Rangel Alves da
Costa*
Não são
poucas as pessoas que se veem tomadas de sentimentalismos ao ouvir a palavra
“cais”. Sim, aquele cais à margem das águas e servindo para a chegada e partida
de embarcações e o embarque e desembarque de pessoas e mercadorias.
Sim,
aquele cais ao longo das areias e tomado de pedras que são constantemente
lavadas pelas ondas que avançam e se recolhem ao longo do dia. Um cais de
coqueiros e coqueirais, de ventania cortante e gaivotas passeando pelos
espaços. Um cais de silêncio e solidão nas noites de lua cheia.
Sim,
aquele cais que se faz de porto para as águas adiante e se enche de vida
durante o dia, como fronteira entre a terra firme e a imensidão, e que
solitário entristece logo após o entardecer. O sol se pondo sobre as águas,
espalhando um dourado de fogo, e as ondas mais agitadas beijando as pedras e
arrastando as areias.
Sim,
aquele cais de concha deixada na areia e de ventania que sopra segredo ao seu
ouvido. Cais de passos sulcados na terra molhada e flores mortas esperando o
abraço das ondas. Um caminho que após o pôr do sol se faz estrada de solidão e
por onde passam os amantes e os desamados, os apaixonados e desiludidos do
coração.
Sim,
aquele cais onde a tristeza sentou numa pedra e chorou, onde a mão acenou para
o barco ao longe, onde a vela foi acesa em memória dos que não retornaram das
águas, onde o aflito coração se desespera pela demora do pescador. Um cais que
no silêncio da noite grita através do mistério das ondas. E onde a sereia se
deita para sentir o clarão da lua sobre seu corpo.
Sim,
aquele cais tão perto e tão distante dos casebres ao redor, tão conhecido e tão
desconhecido pelos moradores das margens das águas, tão vida e tão sofrimento.

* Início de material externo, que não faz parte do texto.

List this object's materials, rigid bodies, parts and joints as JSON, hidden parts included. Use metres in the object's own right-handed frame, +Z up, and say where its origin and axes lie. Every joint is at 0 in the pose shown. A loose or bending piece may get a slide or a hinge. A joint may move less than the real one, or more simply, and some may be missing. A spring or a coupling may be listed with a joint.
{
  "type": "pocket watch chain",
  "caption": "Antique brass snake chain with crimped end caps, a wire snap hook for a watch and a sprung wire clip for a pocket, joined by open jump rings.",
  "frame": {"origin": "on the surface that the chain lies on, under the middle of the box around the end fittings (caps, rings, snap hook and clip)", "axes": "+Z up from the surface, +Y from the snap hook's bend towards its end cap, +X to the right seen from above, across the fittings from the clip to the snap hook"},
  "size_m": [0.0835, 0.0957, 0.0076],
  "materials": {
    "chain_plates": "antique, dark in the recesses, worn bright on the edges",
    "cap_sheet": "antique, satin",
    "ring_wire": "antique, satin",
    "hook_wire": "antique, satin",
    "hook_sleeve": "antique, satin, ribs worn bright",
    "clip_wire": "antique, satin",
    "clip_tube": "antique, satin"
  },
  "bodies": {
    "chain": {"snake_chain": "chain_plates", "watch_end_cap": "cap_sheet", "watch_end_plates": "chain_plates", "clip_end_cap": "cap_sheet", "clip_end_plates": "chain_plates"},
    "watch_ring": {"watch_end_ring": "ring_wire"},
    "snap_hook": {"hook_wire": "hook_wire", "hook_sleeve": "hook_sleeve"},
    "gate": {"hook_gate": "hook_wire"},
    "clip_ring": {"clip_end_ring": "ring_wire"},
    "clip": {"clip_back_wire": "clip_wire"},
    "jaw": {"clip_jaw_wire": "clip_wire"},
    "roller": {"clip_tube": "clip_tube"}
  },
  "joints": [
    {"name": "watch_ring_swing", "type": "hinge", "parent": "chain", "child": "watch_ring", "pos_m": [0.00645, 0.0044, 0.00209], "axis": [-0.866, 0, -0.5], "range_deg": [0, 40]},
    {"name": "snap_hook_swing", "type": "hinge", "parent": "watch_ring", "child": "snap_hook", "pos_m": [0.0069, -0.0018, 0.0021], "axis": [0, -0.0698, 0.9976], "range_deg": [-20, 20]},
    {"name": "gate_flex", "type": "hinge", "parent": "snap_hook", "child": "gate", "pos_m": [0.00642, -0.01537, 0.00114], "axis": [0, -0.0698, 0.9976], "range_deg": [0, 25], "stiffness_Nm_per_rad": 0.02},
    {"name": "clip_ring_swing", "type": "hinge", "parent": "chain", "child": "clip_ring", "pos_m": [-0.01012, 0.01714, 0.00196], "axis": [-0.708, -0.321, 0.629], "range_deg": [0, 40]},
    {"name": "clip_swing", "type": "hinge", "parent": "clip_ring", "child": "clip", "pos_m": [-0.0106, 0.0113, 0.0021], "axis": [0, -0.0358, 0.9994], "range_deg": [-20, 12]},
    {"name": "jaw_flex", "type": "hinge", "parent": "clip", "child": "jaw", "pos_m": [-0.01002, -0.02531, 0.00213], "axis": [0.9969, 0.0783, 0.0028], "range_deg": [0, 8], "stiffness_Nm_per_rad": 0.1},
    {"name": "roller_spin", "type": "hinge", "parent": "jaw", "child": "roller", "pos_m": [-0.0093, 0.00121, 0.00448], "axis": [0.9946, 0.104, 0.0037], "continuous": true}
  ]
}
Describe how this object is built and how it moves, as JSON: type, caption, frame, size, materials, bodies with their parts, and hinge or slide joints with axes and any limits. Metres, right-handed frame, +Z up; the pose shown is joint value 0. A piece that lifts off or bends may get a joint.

Um cais que se faz de cama para os desvalidos, que se faz de leito de sonhos
para os meninos de rua e menores abandonados. Mas que à primeira luz da aurora
passa a ser somente da areia, das ondas, das pedras, das águas, das
embarcações.
Sim,
aquele cais de nome riscado na areia, de poemas de amor já levados nas ondas,
de roupas largadas ao relento para o amor em noites de lua grande. Um cais que
é tão belo ao olhar, mas também tão melancólico nas suas histórias. As esperas
aflitas, os acenos de adeus, as desesperanças que só aumentam sem que qualquer
barquinho seja avistado. E das decisões impensadas em entrar nas águas e sumir
para sempre.
Sim,
aquele cais de batuques, de rodas, de cantos, preces e oferendas, de macumbas e
devotamentos, de deuses das águas e outros deuses, de encontro entre o sagrado
e o profanado. Mas também o cais como porta para o mundo de Iemanjá, como
chamado à rainha através de flores, espelhos, perfumes e lavandas, fitas e
galanteios de adoração. Então as chaves da fé abrem as portas das ondas para
que as dádivas cheguem ao colo da grande senhora do mar.
Sim,
aquele cais cheirando a frescor, cheirando a maresia, cheirando a peixe,
cheirando a suor, cheirando a tudo e a nada, pois um cheiro tão diferente é o
cheiro do cais. Mas que de repente se torna como um cais cheirando a pomar
pelas frutas olorosas que chegam dos litorais. Um cais perfumado de mangas,
mangabas, jacas, sapotis, jabuticabas, mamões, cajus, umbus maduros, araçás do
céu.
O cais se
alegra, extasia de contentamento, mas também entristece e chora. Eis que cais
de retorno e também de partida. Um cais de mistérios e segredos, de abraços e
acenos de incertezas, de olhares que vão se perdendo nas distâncias e depois se
recolhem para o lacrimejar. Um cais que é vida e destino.
Um cais
que é meu. Aquele cais que é tão meu. Mesmo depois de muitos anos distante de
qualquer cais, o tenho diante de meu olhar toda vez que abro a janela ao
entardecer. Ouço as ondas lavando as pedras, batendo em avanço e recuo. Vejo as
gaivotas e os coqueirais na sua valsa de ventania. E eu caminhando pelas
areias. E eu escrevendo nas areias um poema de solidão.